I’m Smiley Again

This was not a picture from today. It’s actually a part of a series of photos I’m taking that explore the intersections of being feminine, ladylike, strong, disabled, and all the irony that goes along with it.

It has been a BAD week. My mind isn’t great at telling me I’m very stressed as I generally feel calm. My body loves to tell me though. With autoimmune diseases it’s very important to keep stress low. General life stress sometimes can’t be avoided.

My gastroparesis flared very badly this week. Gastroparesis is a chronic illness where your stomach becomes paralyzed and can’t move food through, so it becomes stuck. My old neurologist kind of really simply put it that as my nerves are demylenating (fancy word for they are stopping working causing paralysis and pain), the ones that control my inside organs can too. My gastroparesis is most likely caused from neurological diseases.
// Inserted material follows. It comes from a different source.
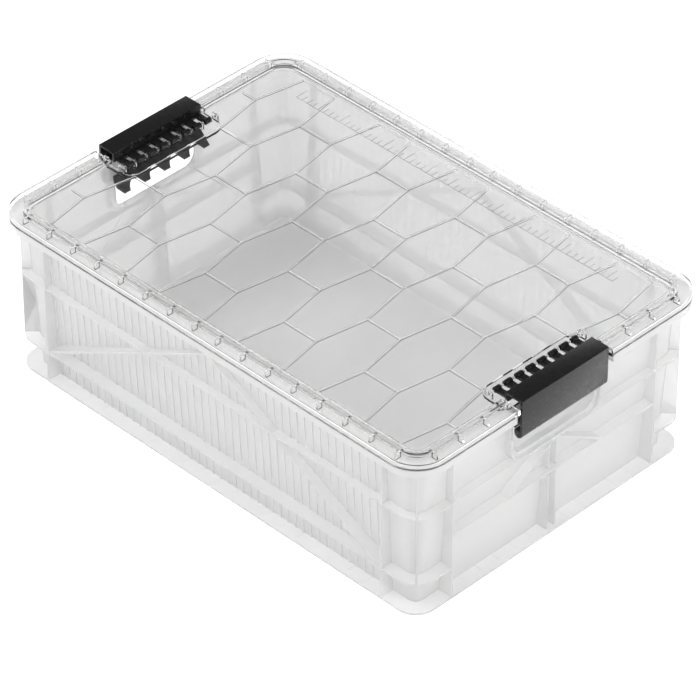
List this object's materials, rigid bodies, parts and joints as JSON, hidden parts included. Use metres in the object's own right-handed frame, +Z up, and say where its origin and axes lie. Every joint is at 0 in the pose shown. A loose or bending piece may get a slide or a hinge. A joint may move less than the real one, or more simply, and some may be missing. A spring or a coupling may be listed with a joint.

Definitely not a glamour shot. I’m about authenticity though, and my whole life is worthy of a picture. I ate a tiny piece of fruit no different than my usual, but my stomach instantly swelled and the pain is stabbing and searing. This picture is actually when it had improved. Gastroparesis is normally controlled through diet, medication, or at more extreme levels, a stomach pace maker is implanted or a permanent feeding tube into the intestine. I’ve been lucky to manage mine through keeping stress at bay, noticing when I have to switch what I eat, and my ever annoying yoga 😉 that I love that I have poses to aid digestion.

I thought I was going to have to go to the ER as I couldn’t have a sip of water without swelling more. I remembered I had an old prescription I used to take before. I found it and after nearly a day and 4 doses, I felt better. I can’t take the meds regularly as it has a black label warning to cause movement disorders, which I’m still managing the one it caused for me.

I know gastroparesis can be brought on by stress. When my coping skills are taken and all I can do is lay here in agonizing pain not even able to do my self infusion for my other chronic illness, I ALWAYS go into what I call my “cess pool of self hate”.

The cess pool is when all those negative messages about me from childhood and negativity I’ve encountered as an adult start swimming in my brain as truth instead of as lies I’ve been told.

I’m lucky to have an incredible friend who messages me through these times reminding me I’m brave and am enduring the impossible all while wearing a million other hats taking incredible care of myself.

In that cess pool, I can kind of hear it, but worthless, failure, loser, stupid, ugly, liar, seems to overwhelm me instead. My friend is gentle and kind and brave herself to be on her journey and stay with me through mine.

So today, I finally felt a little better and could really embrace her words of the truth of who I am. As the day went on relatively mundane without any surprises or gut punching news, literally or figuratively, I took joy in the simple. I appreciated that it was boring. I didn’t push myself, although I still accomplished things, plenty of things, but nothing felt over the top. I didn’t push myself.

I didn’t stay in that cess pool of self hate long. It was maybe 48 hours that coincided with some pretty awful physical pain and would believe anyone’s defenses go away when you are in physical agony.

So I didn’t worry that nearly a week without exercise made some of my muscles turn to flab. I didn’t stress that my “to do” list still sits with plenty to do.

I did notice that I end my day smiley again. I have zero guilt I didn’t get it all done. I get ready to go back to sleep holding onto my friends written words about my worth, love, and value as the truth. Getting out of the cess pool so quickly when you have been trained to stay there is wonderful as complex PTSD isn’t an easy thing to manage. Throw some chronic illnesses on top of it, and I know that simply loving myself is a major accomplishment. Giving myself a break is the peak of the highest mountain.

And of course I did a little yoga stretching today. Only a little, maybe 15 minutes tops. This pose is called “happy baby”. You rock side to side while stretching each leg to your capability in your hand alternating. And I felt free doing it.

Love

Lizzie

3 thoughts on “I’m Smiley Again”

  1. Lizzie, I hate it when you end up in your cesspool. I can only imagine being subjected to all those mean untrue comments that were thrown at you when you were young… & now from himself. Then there is the feeling of being lost & trapped there again. I wish you had a 911 alarm you could push, so I would know & come Be with you, reminding you of what an amazing , artist, self- care specialist, loyal friend, always loving mom, inspirational example to all, Warrior, & best of all my friend. Then we could go to your or my special place, rock in that heated hammock, listen to heavenly music, hear the trickling of the brook down the path. Drift into an oh so meditative state, knowing our Angels were watching over us, gently beating their wings, as they sent healing energy to us. Love you , Lizzy.Goodnight
    PS No more cesspools.

    Like

  2. 1) That picture is beautiful! I love the dress, the bright colors, the patterns – and the story behind it.
    2) Call or text anytime you need to drain the cess pool!

    Thank you for sharing with us, my friend.